Fungal species causing candidiasis use distinct infection strategies
Candidiasis is a fungal infection caused by a yeast called Candida. It is a serious global health problem and it can be vaginal, oral or systemic. The latter is the most severe form of infection, as it can lead to death, but vaginal candidiasis infection is the most prevalent, affecting 80% of women at some point in their lives.
Scientists led by Dr. Toni Gabaldón, ICREA researcher and group leader at the Institute for Research in Biomedicine (IRB Barcelona) and the Barcelona Supercomputing Center (BSC), in collaboration with Dr. Bernhard Hube's group at the Hans Knoell Institute and the University of Jena in Germany, have described the various mechanisms used by the fungus Candida to infect the epithelium of the vagina and how human cells respond.
Candidiasis is caused by several species of fungus and the study has focused on the four species that cause 90% of cases: Candida albicans, C. glabrata, C. parapsylasis, and C. tropicalis. The researchers have observed that each species has a distinct infection pattern. However, vaginal epithelial cells respond in the same way to different species and the response is modulated according to the severity of the infection as it progresses.
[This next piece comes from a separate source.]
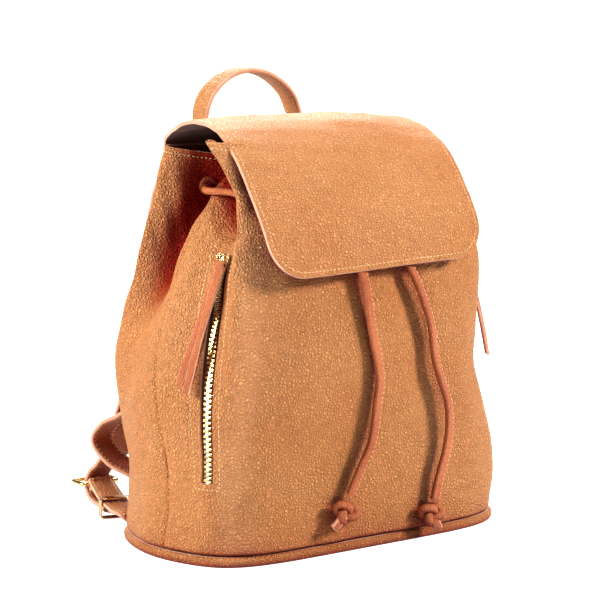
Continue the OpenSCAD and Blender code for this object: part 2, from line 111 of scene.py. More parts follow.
RING_POINTS = [full_ring(half) for _, half in RINGS]
RING_Z = np.array([z for z, _ in RINGS], float)
RIM_LIFT = full_ring([(0, step) for step in RIM_STEP])[:, 1]
# The flap presses the right front ridge's top down and in.
RING_POINTS[-1][TURN - 3] = (86, -24)
RIM_LIFT[TURN - 3] = -5


def spline(points, t, wrap=False):
    """Catmull-Rom through points (first axis) at t, one point for each of t's values."""
    points = np.asarray(points, float)
    t = np.asarray(t, float)
    last = len(points) - 1
    i = np.floor(t).astype(int)
    if wrap:
        near = [points[(i + k) % len(points)] for k in (-1, 0, 1, 2)]
    else:
        i = np.clip(i, 0, last - 1)
        before = 2 * points[:1] - points[1:2]
        after = 2 * points[-1:] - points[-2:-1]
        longer = np.concatenate([before, points, after])
        near = [longer[i + k] for k in range(4)]
    return cubic(*near, (t - i)[(...,) + (None,) * (points.ndim - 1)])


def smooth(x):
    x = np.clip(x, 0, 1)
    return x * x * (3 - 2 * x)


def body_base(s, v):
    """The body's plain surface in metres, s stations round and v rings up."""
    s, v = np.broadcast_arrays(np.asarray(s, float), np.asarray(v, float))
    v = np.clip(v, 0, RIM)
    count = len(RINGS)
    plan = np.stack([spline(points, s, wrap=True) for points in RING_POINTS])
    i = np.clip(np.floor(v).astype(int), 0, count - 2)
    f = (v - i)[..., None]

    def pick(k):
        return np.take_along_axis(plan, np.clip(k, 0, count - 1)[None, ..., None], axis=0)[0]

    def ring(k):
        inside = np.clip(k, 0, count - 1)
        near = pick(inside)
        return np.where((k != inside)[..., None], 2 * near - pick(2 * inside - k), near)

    xy = cubic(*(ring(i + k) for k in (-1, 0, 1, 2)), f)
    z = spline(RING_Z, v) + spline(RIM_LIFT, s, wrap=True) * smooth(v - 4)
    return MM * np.concatenate([xy, z[..., None]], axis=-1)


def body_soft(s, v):
    """The plain surface with its corners eased, as soft leather rounds them."""
    s, v = np.broadcast_arrays(np.asarray(s, float), np.asarray(v, float))
    tight = smooth((v - 2) / 2)
    ease_s = 0.3 - 0.2 * tight
    ease_v = 0.18 - 0.08 * tight
    total = 0
    for ds, ws in ((-1, 0.25), (0, 0.5), (1, 0.25)):
        for dv, wv in ((-1, 0.25), (0, 0.5), (1, 0.25)):
            total = total + ws * wv * body_base(s + ds * ease_s, v + dv * ease_v)
    return total


def body_normal(s, v):
    h = 0.06
    v = np.asarray(v, float)
    up = body_soft(s, np.minimum(v + h, RIM)) - body_soft(s, np.maximum(v - h, 0))
    round_ = body_soft(np.asarray(s) + h, v) - body_soft(np.asarray(s) - h, v)
    return unit(np.cross(up, round_))


def ripples(points, size, seed):
    """Smooth pseudo-random waves about size metres long, between about -1 and 1."""
    draw = np.random.default_rng(seed)
    total = np.zeros(points.shape[:-1])
    for _ in range(9):
        way = draw.normal(size=3)
        way *= 2 * math.pi / size / np.linalg.norm(way) * draw.uniform(0.7, 1.4)
        total += np.sin(points @ way + draw.uniform(0, 2 * math.pi))
    return total / 3.5


def relief(points):
    """Soft slumps and dents of worn leather, in metres, from the place on the body."""
    x, y, z = points[..., 0], points[..., 1], points[..., 2]
    gathered = smooth((z - 0.15) / 0.08)
    out = 0.0016 * ripples(points, 0.085, 3) + 0.0005 * ripples(points, 0.03, 5)
    # Gathering wrinkles run up and down, so their waves are short across and long upwards.
    flat = points * (1, 1, 0.22)
    out = out + gathered * (0.0011 * ripples(flat, 0.021, 8) + 0.0005 * ripples(flat, 0.010, 4))
    # A soft vertical valley in the front, under the right cord.
    line = 0.020 + (0.205 - z) * 0.30
    valley = np.exp(-((x - line) / 0.013) ** 2) * smooth((z - 0.07) / 0.05)
    return out - 0.0030 * valley * smooth((-0.04 - y) / 0.02)


def slump(points):
    """How the half-empty body leans to its right as it sags, in metres."""
    sag = np.exp(-(((points[..., 2] - 0.12) / 0.045) ** 2))
    share = np.where(points[..., 0] > 0, -0.009, -0.0045)
    side = np.clip(np.abs(points[..., 0]) / 0.1, 0, 1)
    move = np.zeros_like(points)
    move[..., 0] = sag * (share * side - 0.004 * (1 - side))
    return move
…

"Understanding the infection processes and the interaction of the fungus with epithelial cells could contribute to the search for a treatment that anticipates the defense response, making it more effective," explains Dr. Gabaldón, head of the Comparative Genomics laboratory at IRB Barcelona and BSC.
A computational study of genetic patterns of infection and defense
Dr. Gabaldón's group has focused on the computational analysis of gene expression patterns of the different Candida species during infection. In this regard, they have quantified, analyzed, and compared the genes that are activated and those that remain silent in both human and fungal cells, when infection by the different species of Candida begins.
"Knowing the genetic pattern that corresponds to the pathological process would allow work on a kit to detect infection," explains Hrant Hovhannisyan, co-first author of the study and Ph.D. student of the Comparative Genomics laboratory.
Cell defense based on mitochondrial DNA
Analysis of the genetic defense response of human vaginal epithelial cells revealed that that it was based mainly on the action of mitochondria, the energy organelle of the cell. The researchers found that the mitochondria and even the cells release their DNA, thereby sending a signal to the immune system cells responsible for neutralizing the infection.
"This system had previously been observed as a defense against viral infections and also some bacteria, but it is the first time it has been detected in response to a fungal infection," explains Dr. Gabaldón.
This work was carried out within the framework of an Innovative Training Networks (ITN) project funded within the Marie Skłodowska-Curie Actions call of the European Commission involving ten research groups from several European countries. "The excellence of the partners and the good environment for collaboration fostered by this type of project have allowed us to develop research with high added-value," says Dr. Gabaldón, who is also the project coordinator.